To paraphrase Neo-Neocon’s title below, Ronald Radosh attempts to “Solve The Beck Conundrum”, and includes links to conflicting thoughts on Glenn Beck from David Frum, David Horowitz, and Beck’s recent profiles in Time magazine and the New York Times. Regarding the latter, note a classic gaffe by Frank Rich at the end of this passage, which would have been obvious to anyone who read Liberal Fascism:
[David Von Drehle of Time magazine] writes:
This flexible narrative often contains genuinely uncomfortable truths. Some days “they” are the unconfirmed policy “czars” whom Beck fears Obama is using to subvert constitutional government — and he has some radical-sounding sound bites to back it up. Some days “they” are the network of leftist community organizers known as ACORN — and his indictment of the group is looking stronger every day.
That paragraph alone must have come as a shock to many of Time’s readers. Of course, Beck’s defenders will not like Von Drehle’s conclusion that Beck is “at once powerful, spellbinding and uncontrolled, like William Jennings Bryan whipping up populist Democrats over moneyed interests or the John Birch Society brooding over fluoride.” [Note that it’s the left who are now brooding over fluoride — Ed] But that is his opinion, and he has a right to it, and he can be argued with.
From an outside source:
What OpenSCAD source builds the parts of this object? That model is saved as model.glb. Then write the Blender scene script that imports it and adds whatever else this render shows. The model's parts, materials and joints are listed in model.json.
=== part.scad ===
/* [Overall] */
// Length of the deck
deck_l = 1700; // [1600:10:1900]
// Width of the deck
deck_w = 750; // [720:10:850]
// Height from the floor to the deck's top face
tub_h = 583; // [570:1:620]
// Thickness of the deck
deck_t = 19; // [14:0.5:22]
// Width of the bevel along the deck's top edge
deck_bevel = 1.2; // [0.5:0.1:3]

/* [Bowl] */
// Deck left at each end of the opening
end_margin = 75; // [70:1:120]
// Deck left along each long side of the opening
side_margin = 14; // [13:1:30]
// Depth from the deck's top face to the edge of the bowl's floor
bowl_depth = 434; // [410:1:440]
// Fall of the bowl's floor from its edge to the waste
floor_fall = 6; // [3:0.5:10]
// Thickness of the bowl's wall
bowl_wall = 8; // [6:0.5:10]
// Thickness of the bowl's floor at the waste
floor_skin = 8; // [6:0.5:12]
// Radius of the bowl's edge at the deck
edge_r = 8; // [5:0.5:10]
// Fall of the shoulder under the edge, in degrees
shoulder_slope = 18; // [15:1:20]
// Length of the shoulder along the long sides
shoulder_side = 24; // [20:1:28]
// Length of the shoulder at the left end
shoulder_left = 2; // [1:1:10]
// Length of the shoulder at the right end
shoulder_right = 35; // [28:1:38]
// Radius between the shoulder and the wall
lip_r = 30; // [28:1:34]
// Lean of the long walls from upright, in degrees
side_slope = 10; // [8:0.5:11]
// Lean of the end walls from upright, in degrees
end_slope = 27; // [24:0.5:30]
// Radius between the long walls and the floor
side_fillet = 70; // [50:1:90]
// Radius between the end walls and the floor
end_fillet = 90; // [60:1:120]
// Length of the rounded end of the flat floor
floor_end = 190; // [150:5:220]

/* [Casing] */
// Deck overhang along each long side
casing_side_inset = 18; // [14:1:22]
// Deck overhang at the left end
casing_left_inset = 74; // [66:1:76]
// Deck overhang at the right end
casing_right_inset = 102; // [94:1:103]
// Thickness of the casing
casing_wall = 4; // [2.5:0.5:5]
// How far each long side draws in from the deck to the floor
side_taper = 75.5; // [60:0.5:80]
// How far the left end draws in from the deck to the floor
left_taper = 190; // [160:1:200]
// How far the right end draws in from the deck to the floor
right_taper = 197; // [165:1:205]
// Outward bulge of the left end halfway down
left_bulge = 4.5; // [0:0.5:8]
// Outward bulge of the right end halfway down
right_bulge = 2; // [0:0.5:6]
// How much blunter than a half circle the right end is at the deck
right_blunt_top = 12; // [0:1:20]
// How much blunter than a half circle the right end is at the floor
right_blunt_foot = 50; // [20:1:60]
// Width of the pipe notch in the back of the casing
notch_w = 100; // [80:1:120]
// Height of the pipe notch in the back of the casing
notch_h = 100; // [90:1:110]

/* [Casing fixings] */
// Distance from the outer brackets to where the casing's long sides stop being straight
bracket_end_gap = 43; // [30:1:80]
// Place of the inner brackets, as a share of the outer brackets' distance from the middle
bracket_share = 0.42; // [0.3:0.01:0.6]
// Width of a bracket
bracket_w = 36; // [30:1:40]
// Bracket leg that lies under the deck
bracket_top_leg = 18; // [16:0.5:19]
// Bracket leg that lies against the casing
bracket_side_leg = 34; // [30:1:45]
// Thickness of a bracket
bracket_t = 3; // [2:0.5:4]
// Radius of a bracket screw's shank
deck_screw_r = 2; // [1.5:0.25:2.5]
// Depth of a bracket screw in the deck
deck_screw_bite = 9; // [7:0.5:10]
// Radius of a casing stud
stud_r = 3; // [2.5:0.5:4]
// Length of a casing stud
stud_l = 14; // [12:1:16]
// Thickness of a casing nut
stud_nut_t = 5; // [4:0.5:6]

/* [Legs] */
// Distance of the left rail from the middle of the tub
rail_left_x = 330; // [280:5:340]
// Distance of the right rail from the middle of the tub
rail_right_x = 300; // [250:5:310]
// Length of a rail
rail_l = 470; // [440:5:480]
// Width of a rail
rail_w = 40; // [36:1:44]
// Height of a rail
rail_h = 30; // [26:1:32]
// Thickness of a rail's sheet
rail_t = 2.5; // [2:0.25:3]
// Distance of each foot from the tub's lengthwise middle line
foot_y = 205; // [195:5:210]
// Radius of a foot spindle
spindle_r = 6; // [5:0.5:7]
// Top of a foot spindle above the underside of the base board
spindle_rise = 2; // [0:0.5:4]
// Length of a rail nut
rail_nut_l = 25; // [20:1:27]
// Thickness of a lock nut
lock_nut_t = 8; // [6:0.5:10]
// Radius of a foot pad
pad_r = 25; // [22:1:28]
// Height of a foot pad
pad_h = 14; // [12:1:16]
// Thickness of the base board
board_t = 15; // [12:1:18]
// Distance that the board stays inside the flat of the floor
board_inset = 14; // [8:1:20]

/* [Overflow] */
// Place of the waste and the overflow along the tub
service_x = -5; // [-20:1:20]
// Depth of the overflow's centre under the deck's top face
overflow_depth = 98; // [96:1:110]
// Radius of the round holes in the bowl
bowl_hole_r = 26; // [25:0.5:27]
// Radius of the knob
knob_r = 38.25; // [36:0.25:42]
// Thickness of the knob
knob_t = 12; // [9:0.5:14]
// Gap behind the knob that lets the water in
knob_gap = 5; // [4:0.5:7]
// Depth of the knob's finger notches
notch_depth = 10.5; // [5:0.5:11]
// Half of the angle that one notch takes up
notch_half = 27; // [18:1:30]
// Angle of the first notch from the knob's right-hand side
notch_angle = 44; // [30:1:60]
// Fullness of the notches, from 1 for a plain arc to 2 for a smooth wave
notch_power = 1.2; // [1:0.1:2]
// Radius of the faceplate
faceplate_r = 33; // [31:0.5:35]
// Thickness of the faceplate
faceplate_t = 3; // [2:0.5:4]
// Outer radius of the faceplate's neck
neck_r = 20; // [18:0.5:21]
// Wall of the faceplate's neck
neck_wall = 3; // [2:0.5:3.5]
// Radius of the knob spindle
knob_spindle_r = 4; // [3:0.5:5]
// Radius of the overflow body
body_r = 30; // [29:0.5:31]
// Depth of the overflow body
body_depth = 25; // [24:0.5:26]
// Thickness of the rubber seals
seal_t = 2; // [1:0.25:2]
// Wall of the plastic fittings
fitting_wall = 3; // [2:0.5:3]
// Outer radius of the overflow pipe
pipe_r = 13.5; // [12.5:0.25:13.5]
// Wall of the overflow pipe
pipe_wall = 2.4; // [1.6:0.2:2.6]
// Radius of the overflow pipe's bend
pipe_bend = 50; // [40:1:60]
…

Overall, he has not written an anti-Beck screed, but a fairly balanced assessment. Indeed, he makes the same argument as Horowitz, that Beck is responsible for both the forced resignation of Van Jones and the collapse of ACORN.
One cannot, of course, say the same for Frank Rich, whose columns make the other liberal pundits at the New York Times appear to be rather conservative. [Even Thomas Friedman? –Ed] In his weekly column on Sunday, Rich calls Glenn Beck the only hero of the crowd that marched on Washington on 9/12. Rich realizes Beck is something different than Rush Limbaugh, and is not one of the Republican Party’s stalwarts. He is not “cranky or pompous,” Rich acknowledges, and is not part of the old Christian Right that Rich and other liberals feared not so long ago. Beck, he says, owns up to his mistakes, and makes it clear that in the recent past, he was hardly a model citizen.
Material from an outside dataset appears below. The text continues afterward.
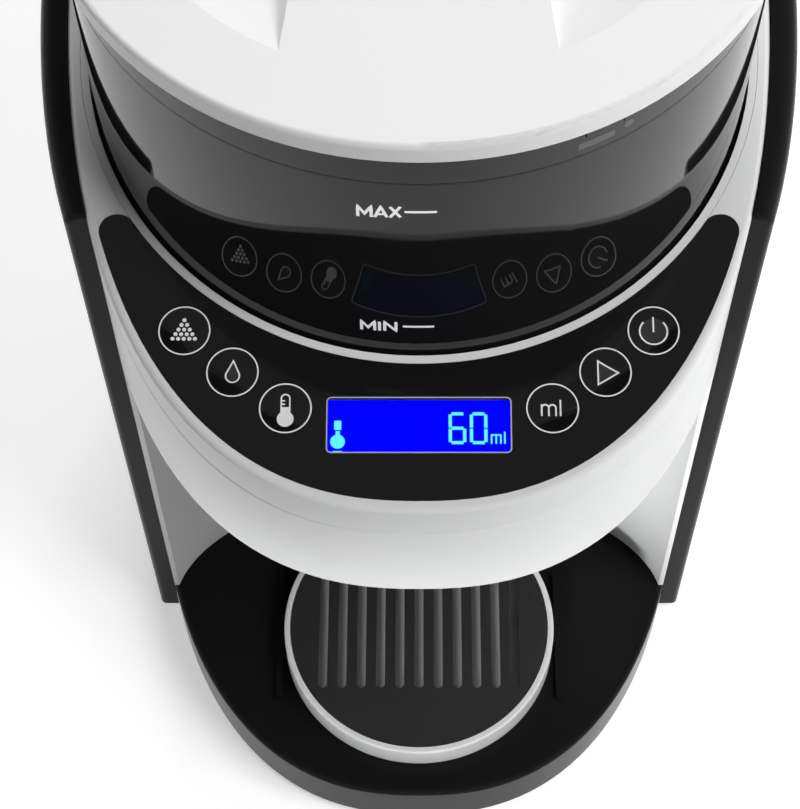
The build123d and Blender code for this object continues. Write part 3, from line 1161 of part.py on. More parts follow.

He describes Beck as a combination of Randian libertarianism (although as yet I don’t think Beck has ever spoken about Ayn Rand), “self-help homilies and lunatic conspiracy theories.” He says Beck is a “right-wing populist in the classic American style,” and he compares him to Father Coughlin during the Great Depression and George Wallace in the 1960s.
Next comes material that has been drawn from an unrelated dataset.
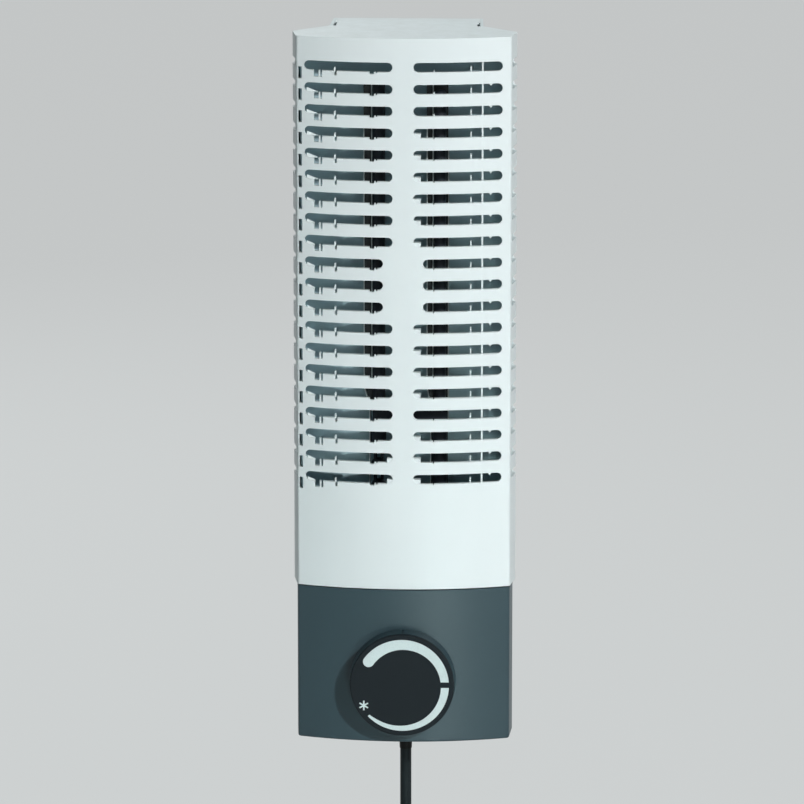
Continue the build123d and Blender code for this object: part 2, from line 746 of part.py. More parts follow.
def make_top_strap():
    left = rod_x(-1) - LEFT_LIP_FROM_ROD
    right = rod_x(1) + FAR_LIP_FROM_ROD
    return block(left, right, CRADLE_BACK, CRADLE_BACK + SHEET, TOP_STRAP_LOW, TOP_STRAP_HIGH)


def make_rod_strap():
    front_y = ROD_Y - ROD_R
    outline = [
        (STRAP_LEFT, STRAP_TOP),
        (STRAP_LEFT + STRAP_SLANT, STRAP_BOTTOM),
        (STRAP_RIGHT, STRAP_BOTTOM),
        (STRAP_RIGHT, STRAP_TOP),
    ]
    strap = side_plate(outline, front_y - SHEET, front_y)
    return strap - bar(1.5, 0, (STRAP_BOTTOM + STRAP_TOP) / 2, front_y - 2, front_y + 1)


def make_strap_standoff():
    middle = (STRAP_BOTTOM + STRAP_TOP) / 2
    standoff = Pos(0, SHEET_Y, middle) * Rot(90, 0, 0) * extrude(
        RegularPolygon(3.5, 6), SHEET_Y - (ROD_Y - ROD_R)
    )
    return standoff - bar(1.5, 0, middle, ROD_Y - ROD_R - 1, ROD_Y + 1)


def make_strap_screw():
    return pan_screw_y(0, (STRAP_BOTTOM + STRAP_TOP) / 2, ROD_Y - ROD_R - SHEET, 5)


# Over-temperature cut-out behind the reflector
def make_limiter():
    body = bar(LIMITER_R, LIMITER_X, LIMITER_Z, LIP_Y, LIP_Y + 4)
    body += bar(LIMITER_R - 1.5, LIMITER_X, LIMITER_Z, LIP_Y + 4, LIP_Y + 9)
    return body - make_limiter_tabs()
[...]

In so doing, Rich seems unawares that Coughlin was originally a fierce defender of FDR and the New Deal and used his radio platform to proclaim the New Deal as “Christ’s Deal,” and was only disowned and called a demagogue after he turned on Roosevelt and engaged in blatant anti-Semitism and isolationism.
Update: Stacy McCain ponders why we can’t all just get along: “Can’t all conservatives at least agree that Glenn Beck is not the enemy?”